WHAT IS EXPECTED: Print the entire listing. Each line must match the original exactly.
----------
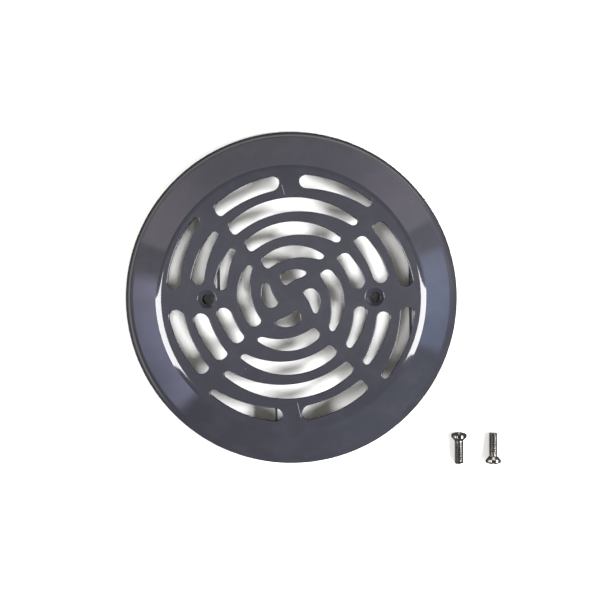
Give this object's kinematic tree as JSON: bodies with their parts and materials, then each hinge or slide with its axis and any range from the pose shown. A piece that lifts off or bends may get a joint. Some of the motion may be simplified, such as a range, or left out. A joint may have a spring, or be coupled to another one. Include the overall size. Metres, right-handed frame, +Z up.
{
  "type": "floor drain grate",
  "caption": "Round slotted drain cover with a raised flat plate, sloping flange and rolled rim, with loose countersunk fixing screws beside it.",
  "frame": {"origin": "centre of the plate's flat top face, on the cover's axis", "axes": "+Z up, out of the top face along the cover's axis; the two screw holes lie on the X axis; the screws lie loose towards +X -Y"},
  "size_m": [0.229, 0.2053, 0.018],
  "materials": {
    "cover_plastic": "smooth glossy dark grey moulding",
    "stainless_steel": "bright polished stainless steel"
  },
  "bodies": {
    "cover": {"grate_cover": "cover_plastic"},
    "first_screw": {"screw_1": "stainless_steel"},
    "second_screw": {"screw_2": "stainless_steel"}
  },
  "joints": [
    {"name": "lift_screw_1", "type": "slide", "parent": "cover", "child": "first_screw", "axis": [0, 0, 1], "range_m": [0, 0.05]},
    {"name": "lift_screw_2", "type": "slide", "parent": "cover", "child": "second_screw", "axis": [0, 0, 1], "range_m": [0, 0.05]}
  ]
}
----------
TASK OUTPUT:
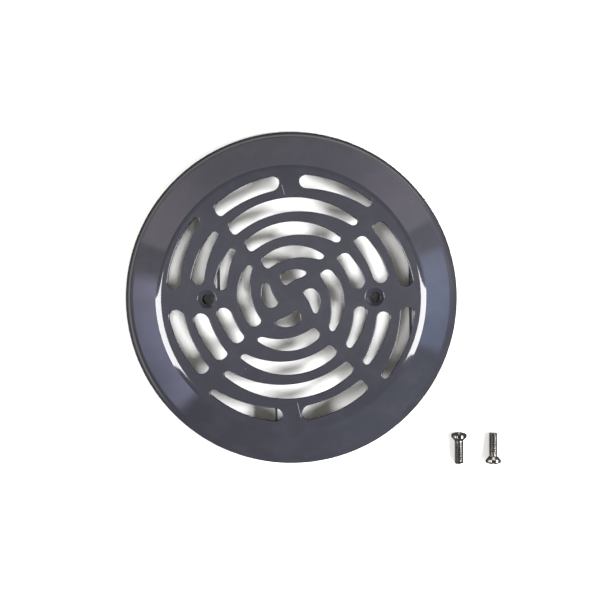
Give this object's kinematic tree as JSON: bodies with their parts and materials, then each hinge or slide with its axis and any range from the pose shown. A piece that lifts off or bends may get a joint. Some of the motion may be simplified, such as a range, or left out. A joint may have a spring, or be coupled to another one. Include the overall size. Metres, right-handed frame, +Z up.
{
  "type": "floor drain grate",
  "caption": "Round slotted drain cover with a raised flat plate, sloping flange and rolled rim, with loose countersunk fixing screws beside it.",
  "frame": {"origin": "centre of the plate's flat top face, on the cover's axis", "axes": "+Z up, out of the top face along the cover's axis; the two screw holes lie on the X axis; the screws lie loose towards +X -Y"},
  "size_m": [0.229, 0.2053, 0.018],
  "materials": {
    "cover_plastic": "smooth glossy dark grey moulding",
    "stainless_steel": "bright polished stainless steel"
  },
  "bodies": {
    "cover": {"grate_cover": "cover_plastic"},
    "first_screw": {"screw_1": "stainless_steel"},
    "second_screw": {"screw_2": "stainless_steel"}
  },
  "joints": [
    {"name": "lift_screw_1", "type": "slide", "parent": "cover", "child": "first_screw", "axis": [0, 0, 1], "range_m": [0, 0.05]},
    {"name": "lift_screw_2", "type": "slide", "parent": "cover", "child": "second_screw", "axis": [0, 0, 1], "range_m": [0, 0.05]}
  ]
}